IF A LARGE EARTHQUAKE OCCURS on the Big Island, he said, "The waves will wrap around the island within minutes ... so if you feel the ground shaking and you can't stand and you're along the coastline, you need to head to higher ground and inland immediately.

"This is your only warning for a locally generated tsunami."

A tsunami watch may be issued for a distant tsunami resulting from an earthquake greater than 7.5 magnitude in the Pacific "Rim of Fire," Yanagi said. "The public needs to prepare to evacuate coastlines in a tsunami watch -- generally three to six hours before a wave arrives."

If it is confirmed that a tsunami is headed for the Hawaiian Islands, the watch will be upgraded to a warning within three hours of arrival time.
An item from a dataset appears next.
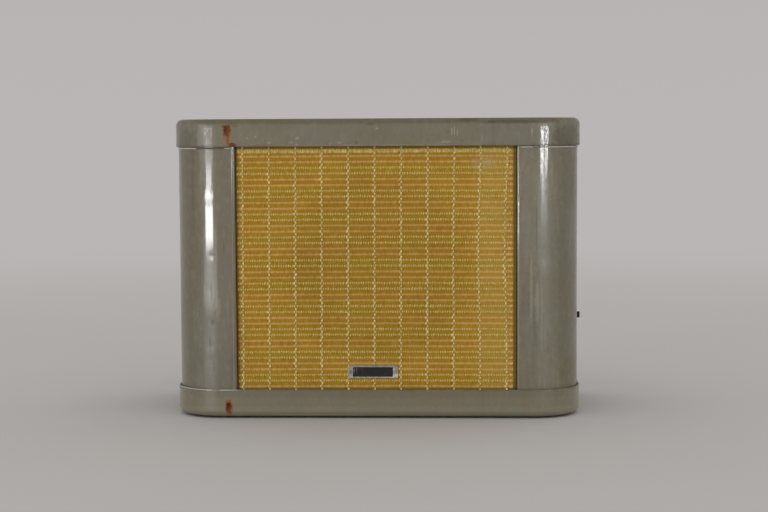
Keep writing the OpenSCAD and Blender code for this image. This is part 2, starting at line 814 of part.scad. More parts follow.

On Oahu, if people cannot get out of densely populated Waikiki, they can go vertically -- above the third floor in steel or reinforced concrete buildings of six or more stories, Yanagi said.

Despite many large earthquakes in the Pacific "Rim of Fire" since 1960, there has been a "quiet" period with no destructive distant tsunamis to Hawaii, he said.

The last damaging tsunami in Hawaii was generated from Kalapana, on the Big Island, by a 7.2-magnitude earthquake, he said. Most of the destruction occurred on that island, and two campers were killed.

In 1960 an earthquake in Chile launched a tsunami that killed 61 people in Hawaii.

THE APRIL 1, 1946, TSUNAMI was the worst natural disaster recorded in island history. After hitting Hawaii, it struck the Marquesas Islands in French Polynesia and continued to Antarctica.

Scientists still are trying to figure it out.

It was believed generated by a magnitude-7 earthquake in the Aleutian Islands, but the waves were too big for the size of the earthquake, said Gerard Fryer, University of Hawaii geophysicist.

He has been studying the tsunami's effects in the Marquesas with other scientists and says, "We have absolutely convinced ourselves the source of that was a landslide rather than an earthquake, which has interesting complications for the tsunami warning system."